Speaking of poets, the show starts out as a typical modern light comedy — amusing dialogue and situations, some scene setting with the other cast members and so on.

We meet Calum, the former love of Beth’s life, come to stay at the hotel while he directs a play. And yes he has a beautiful, thin, young woman in tow, cue much musing on the nature of fat and thin...

But then the evening lurches rather dramatically into pure fantasy, by having poet Percy Shelley come to life, able to walk through walls yet be fully corporeal as he dispenses live-for-today aphorisms, seduces the vulnerable Beth and helps the place come back to profit.

Who wouldn’t want to stay or eat in an hotel that had a chance of soup with added spectre?

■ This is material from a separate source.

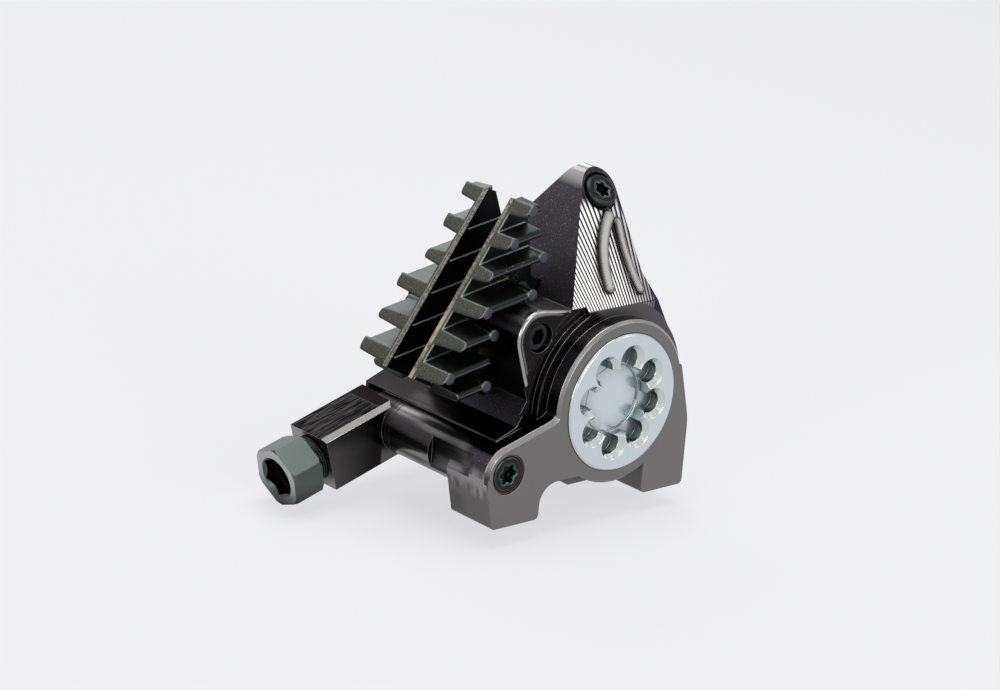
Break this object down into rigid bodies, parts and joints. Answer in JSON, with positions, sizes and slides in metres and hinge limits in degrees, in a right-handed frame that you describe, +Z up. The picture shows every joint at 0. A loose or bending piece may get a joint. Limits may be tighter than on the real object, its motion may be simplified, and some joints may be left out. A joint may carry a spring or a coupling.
{
  "type": "disc brake caliper",
  "caption": "Flat mount bicycle disc brake caliper with opposed pistons, finned pads, a screw-in bore cap, a tall milled tower and an arm for the hose.",
  "frame": {"origin": "On the mounting plane, midway between the two mounting bolts.", "axes": "X runs along the frame tube from the hose arm to the right foot, Y from the capped side through the rotor slot to the far side, Z is up and square to the mounting plane."},
  "size_m": [0.0653, 0.038, 0.0573],
  "materials": {
    "dark_anodised": "satin",
    "silver_anodised": "satin",
    "seal_rubber": "matte",
    "red_rubber": "matte",
    "piston_resin": "matte",
    "plate_steel": "ground",
    "friction": "rough",
    "fin_cast": "satin",
    "screw_steel": "satin",
    "spring_steel": "satin",
    "black_screw": "satin",
    "nut_anodised": "satin",
    "olive_brass": "satin"
  },
  "bodies": {
    "housing": {"caliper_body": "dark_anodised", "bore_cap": "silver_anodised", "bore_cap_seal": "seal_rubber", "piston_seal_near": "seal_rubber", "piston_seal_far": "seal_rubber", "pad_spring": "spring_steel", "pad_axle": "screw_steel", "pad_axle_clip": "spring_steel", "bleed_screw": "black_screw", "bleed_screw_seal": "seal_rubber", "passage_plug": "black_screw", "passage_plug_seal": "red_rubber", "hose_nut": "nut_anodised", "hose_olive": "olive_brass"},
    "near_piston": {"piston_near": "piston_resin"},
    "far_piston": {"piston_far": "piston_resin"},
    "near_pad": {"pad_backplate_near": "plate_steel", "pad_friction_near": "friction", "pad_fins_near": "fin_cast", "fin_rivets_near": "screw_steel"},
    "far_pad": {"pad_backplate_far": "plate_steel", "pad_friction_far": "friction", "pad_fins_far": "fin_cast", "fin_rivets_far": "screw_steel"}
  },
  "joints": [
    {"name": "near_piston_slide", "type": "slide", "parent": "housing", "child": "near_piston", "axis": [0, 1, 0], "range_m": [0, 0.001]},
    {"name": "far_piston_slide", "type": "slide", "parent": "housing", "child": "far_piston", "axis": [0, -1, 0], "range_m": [0, 0.001]},
    {"name": "near_pad_slide", "type": "slide", "parent": "housing", "child": "near_pad", "axis": [0, 1, 0], "range_m": [0, 0.001]},
    {"name": "far_pad_slide", "type": "slide", "parent": "housing", "child": "far_pad", "axis": [0, -1, 0], "range_m": [0, 0.001]}
  ],
  "couplings": [
    {"joint": "far_piston_slide", "follows": "near_piston_slide", "ratio": 1},
    {"joint": "near_pad_slide", "follows": "near_piston_slide", "ratio": 1},
    {"joint": "far_pad_slide", "follows": "near_piston_slide", "ratio": 1}
  ]
}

Most of this is light-hearted enough; apart from the pretty poor songs, the banter is inoffensive and amusing, and McCormick and her character’s father (Robert Whelan) are a good team alongside pub regular Tom (Kieran Buckeridge), thin girl Bryony (Jemma Walker), Shelley (Richard Hand) and Calum (Mark Jardine).

It’s just that the whining about shape and weight doesn’t fit the general comedy of the show. Far better if this was an out and out comedy that made its point more lightly, or a straightforward drama — but either way, definitely without those songs.